### [PROBLEM REQUIREMENTS]
Would you extract the whole listing below and retype it exactly?

### [DATA SHOWN]

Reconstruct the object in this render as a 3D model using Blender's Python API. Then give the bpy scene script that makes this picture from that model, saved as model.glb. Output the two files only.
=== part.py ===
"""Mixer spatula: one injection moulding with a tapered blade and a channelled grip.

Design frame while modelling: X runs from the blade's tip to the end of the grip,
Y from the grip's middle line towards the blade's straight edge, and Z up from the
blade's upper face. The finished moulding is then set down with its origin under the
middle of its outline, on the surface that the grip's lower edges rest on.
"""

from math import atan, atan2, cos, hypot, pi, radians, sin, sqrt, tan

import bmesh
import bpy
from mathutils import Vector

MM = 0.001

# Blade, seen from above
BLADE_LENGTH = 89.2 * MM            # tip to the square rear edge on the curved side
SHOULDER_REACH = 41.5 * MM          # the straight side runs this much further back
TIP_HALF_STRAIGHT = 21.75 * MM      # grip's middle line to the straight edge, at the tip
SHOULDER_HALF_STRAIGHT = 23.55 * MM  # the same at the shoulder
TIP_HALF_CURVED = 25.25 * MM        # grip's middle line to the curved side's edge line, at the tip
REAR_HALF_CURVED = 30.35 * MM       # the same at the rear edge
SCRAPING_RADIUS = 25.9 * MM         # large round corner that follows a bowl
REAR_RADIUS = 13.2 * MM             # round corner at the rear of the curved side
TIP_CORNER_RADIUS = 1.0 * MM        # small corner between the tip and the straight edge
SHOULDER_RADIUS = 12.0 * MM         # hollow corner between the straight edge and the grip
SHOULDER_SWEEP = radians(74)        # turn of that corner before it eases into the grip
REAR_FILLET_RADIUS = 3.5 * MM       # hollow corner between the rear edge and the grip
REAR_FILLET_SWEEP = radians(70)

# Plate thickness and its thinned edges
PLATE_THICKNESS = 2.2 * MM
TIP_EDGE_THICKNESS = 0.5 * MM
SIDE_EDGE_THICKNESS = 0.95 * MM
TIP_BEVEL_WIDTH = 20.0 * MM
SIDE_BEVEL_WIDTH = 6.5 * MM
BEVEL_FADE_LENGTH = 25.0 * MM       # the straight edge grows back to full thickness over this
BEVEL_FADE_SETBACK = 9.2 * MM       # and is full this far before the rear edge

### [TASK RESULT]
Reconstruct the object in this render as a 3D model using Blender's Python API. Then give the bpy scene script that makes this picture from that model, saved as model.glb. Output the two files only.
=== part.py ===
"""Mixer spatula: one injection moulding with a tapered blade and a channelled grip.

Design frame while modelling: X runs from the blade's tip to the end of the grip,
Y from the grip's middle line towards the blade's straight edge, and Z up from the
blade's upper face. The finished moulding is then set down with its origin under the
middle of its outline, on the surface that the grip's lower edges rest on.
"""

from math import atan, atan2, cos, hypot, pi, radians, sin, sqrt, tan

import bmesh
import bpy
from mathutils import Vector

MM = 0.001

# Blade, seen from above
BLADE_LENGTH = 89.2 * MM            # tip to the square rear edge on the curved side
SHOULDER_REACH = 41.5 * MM          # the straight side runs this much further back
TIP_HALF_STRAIGHT = 21.75 * MM      # grip's middle line to the straight edge, at the tip
SHOULDER_HALF_STRAIGHT = 23.55 * MM  # the same at the shoulder
TIP_HALF_CURVED = 25.25 * MM        # grip's middle line to the curved side's edge line, at the tip
REAR_HALF_CURVED = 30.35 * MM       # the same at the rear edge
SCRAPING_RADIUS = 25.9 * MM         # large round corner that follows a bowl
REAR_RADIUS = 13.2 * MM             # round corner at the rear of the curved side
TIP_CORNER_RADIUS = 1.0 * MM        # small corner between the tip and the straight edge
SHOULDER_RADIUS = 12.0 * MM         # hollow corner between the straight edge and the grip
SHOULDER_SWEEP = radians(74)        # turn of that corner before it eases into the grip
REAR_FILLET_RADIUS = 3.5 * MM       # hollow corner between the rear edge and the grip
REAR_FILLET_SWEEP = radians(70)

# Plate thickness and its thinned edges
PLATE_THICKNESS = 2.2 * MM
TIP_EDGE_THICKNESS = 0.5 * MM
SIDE_EDGE_THICKNESS = 0.95 * MM
TIP_BEVEL_WIDTH = 20.0 * MM
SIDE_BEVEL_WIDTH = 6.5 * MM
BEVEL_FADE_LENGTH = 25.0 * MM       # the straight edge grows back to full thickness over this
BEVEL_FADE_SETBACK = 9.2 * MM       # and is full this far before the rear edge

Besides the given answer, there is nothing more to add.